I decided to quit the rat race. I decided that I needed to get away from the profession which I'd already mastered long before I started my first full-time job.
But the money.
So. Much. Money.
I was earning £470/day when I was 20 years old. I was working in Canary Wharf for Lloyds TSB. The money was transforming my whole identity and life prospects; my opportunities. I had won a golden ticket which admitted me to a socioeconomic group reserved for kids who went to private school and were otherwise bankrolled by their rich families. I'd smashed through the glass ceiling and broken into a world which I shouldn't have been permitted to enter.
Soon, skiing holidays and yachts. Soon, posh restaurants, taxis, fine wines and other accoutrements of the monied set, meant that I was wearing golden handcuffs. How could I give up this lifestyle?
I hated capitalism; banking.
I can't believe how much I hated both enterprise software development AND the financial services industry. I buried my head in books about economic theory and the way the global financial markets operate, and the deeper I dug the more horrified I became by the whole charade. I couldn't believe that the film It's a Good Life portrayed a bank as a benign entity -- lending out a grandmother's life savings so that a sweet little young couple with a baby could afford to buy a house -- when nothing could be further from the truth. Everything I saw was bullshit built on top of bullshit. Plus, I was bored. By then I was a senior analyst/programmer, but I hardly did any analysis or programming - we were just fat lazy capitalist bankers.

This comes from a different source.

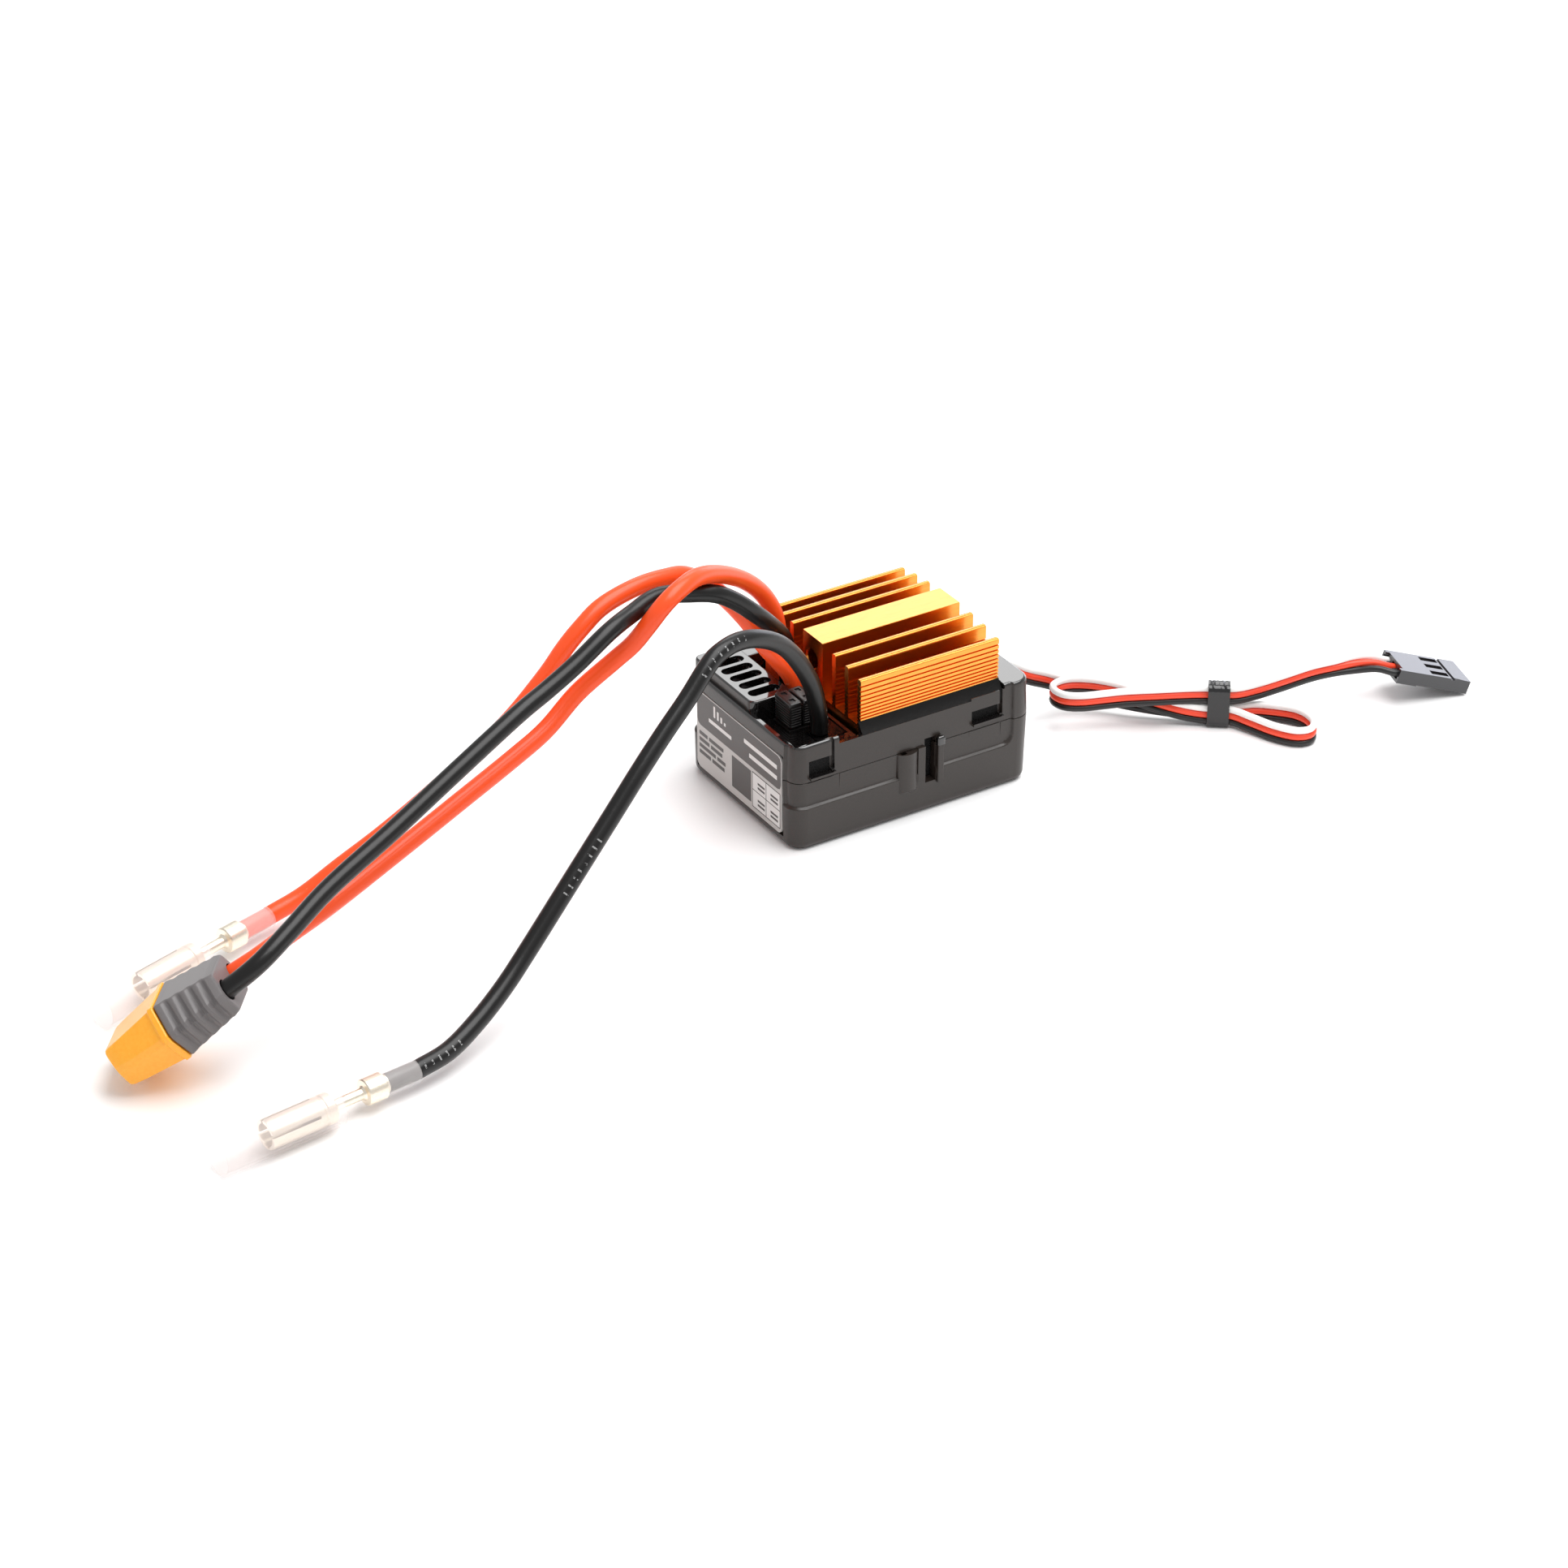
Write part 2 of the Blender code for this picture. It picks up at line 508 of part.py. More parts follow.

Still I carried on, because the money was so good.
I became involved with JPMorgan and the Depository Trust and Clearing Corporation (DTCC) and we processed over a quadrillion dollars worth of credit default swaps a year. 1% of a quadrillion is 10 trillion. So, if an investment bank loses a million dollars, that's only 0.0000001%, which is what we call a rounding error. The numbers boggle the mind.
I live my life by the numbers, despite the fact that it's not much of a life at all.
I earn something like 2.14 pence per second, which means that watching the pennies is a laughable idea. I'd literally lose money if I stopped to pick up a penny.
It doesn't feel good.
At least I'm no longer propping up and assisting some of the main players in the great global con which is capitalism and investment banking, but I'm not very far from ground zero. I'm still pretty close to the feeding trough.
I have no idea what I'm doing, why, who it benefits, how I'd explain what I do to anybody, how I'd justify my existence on judgement day or how I'm able to look myself in the eye and feel good about myself. I don't feel good about myself. I feel like a sellout.
While others live authentic and fulfilling lives where they follow their dreams and pursue their academic fetishes or otherwise find work which is compatible with their identity and personality, I've been a mercenary for as long as I can remember. During my whole upbringing I was taught to value money ahead of everything else and to prioritise my earnings instead of my enjoyment of life, or any consideration of moral and ethical questions. My parents always put drugs and money as their number one prioriries - fuck children, friends, family and other things like that, so I suppose I've followed in their footsteps.
The net result is this unfulfilling and frankly awful life, where I have no identity or set of beliefs which define me. I just do a job for whoever is going to pay me the most, but I don't know why. All I know is that I learned to do this thing - computer programming - when I was a child and now it's both the source of an obscene income, but also seems to be at the root of all evil - banking and capitalism could not survive without data, computers, software and the polyglot mercenaries like me who help them to ride roughshod over humanity.
I keep telling myself: I only need to earn X amount and then I can quit the rat race and go and do something good; something meaningful; something rewarding. That day never comes.